Short form content is everywhere nowadays, with Tiktok, Instagram reels and Youtube shorts seemingly grabbing our collective attention span with an iron fist. At least that’s how it has felt for me ever since google introduced Youtube shorts to the platform. I managed to dodge Tiktok – thankfully – as I was working as a substitute teacher at an elementary school when it took off, thereby forever associating it with 10 year olds in my mind. Youtube shorts however were harder to avoid. I have been using Youtube since around 2007and it has long been a big part of my leisure routine, which meant that this new short form content could easily sneak up on me.
Youtube Shorts
Since 2020 I have increasingly found myself watching and scrolling through these shorts, sometimes for hours and often when I’d actually much rather be doing something else. The quick dopamine hits that come from short form content seem to be incredibly addictive to my brain, even though on a conscious level consuming content in this way doesn’t feel particularly enjoyable. The worst part of this for me is that it feels like I’m letting my mood be decided by whatever kind of content pops up, determined by a complicated algorithm that uses what data there is about me (for example gender, age, location, whether or not I have children etc) and my internet habits to figure out what content it thinks I in particular will find “engaging”. Engaging in this case does not equal enjoyable, I’m just as likely to engage with a short that has cute animals in it as I am with one that depicts graphic police brutality. The only choice I get to make in the matter is whether or not to interact with the youtube algorithm, which is hard to avoid since consuming content on the site is a deeply ingrained habit.
Does it have any value?
This got me thinking about content algorithms broadly and whether or not they have any value at all. Since the algorithms show you what it thinks you will engage with based on what you’ve watched previously you can quickly find yourself getting recommended a lot of the same kinds of content. This can be a good thing or a bad thing depending entirely on which direction the algorithm takes you. For example, if you are a closeted queer teenager in a queerphobic and unsupportive family, interacting with queer suportive content on a platform like Tiktok or Youtube can be a huge help in accepting yourself, since the algorithm will tend to show you more, similar content based on your user data. On the other hand if you encounter more toxic content such as conspiracy theories or “manosphere” content you are at risk of being exposed to more and more extreme far-right content. In the case of Short form content in particular this effect is amplified since you scroll through different content even faster than a traditional Youtube video.

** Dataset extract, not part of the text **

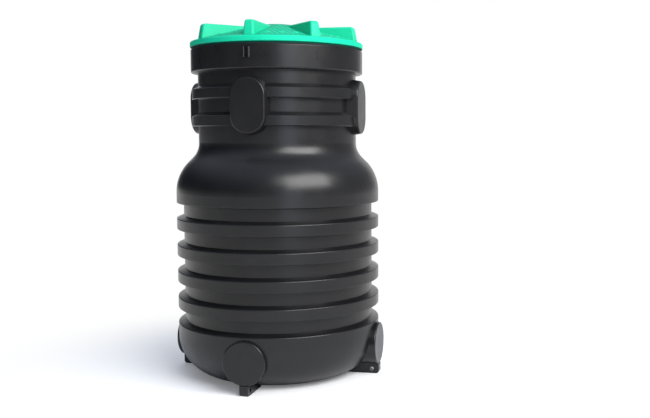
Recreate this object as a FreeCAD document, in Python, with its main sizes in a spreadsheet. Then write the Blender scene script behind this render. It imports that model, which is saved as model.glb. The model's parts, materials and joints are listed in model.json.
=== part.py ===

Overall I feel that these types of content algorithms aren’t necessarily bad, what they do is ‘mostify’. They take whatever content is being presented to you and give you more of it and more concentrated versions of it. This means that it can be a tool of radicalization as much as it can be a tool of infinite cute puppies. While this is true it is important to keep in mind the creators behind the algorithm as well. The thought that Google has such power over my feelings through the content loop I’m being fed is troubling to say the least. The corporation Google© has a profit motive, but not necessarily a human motive.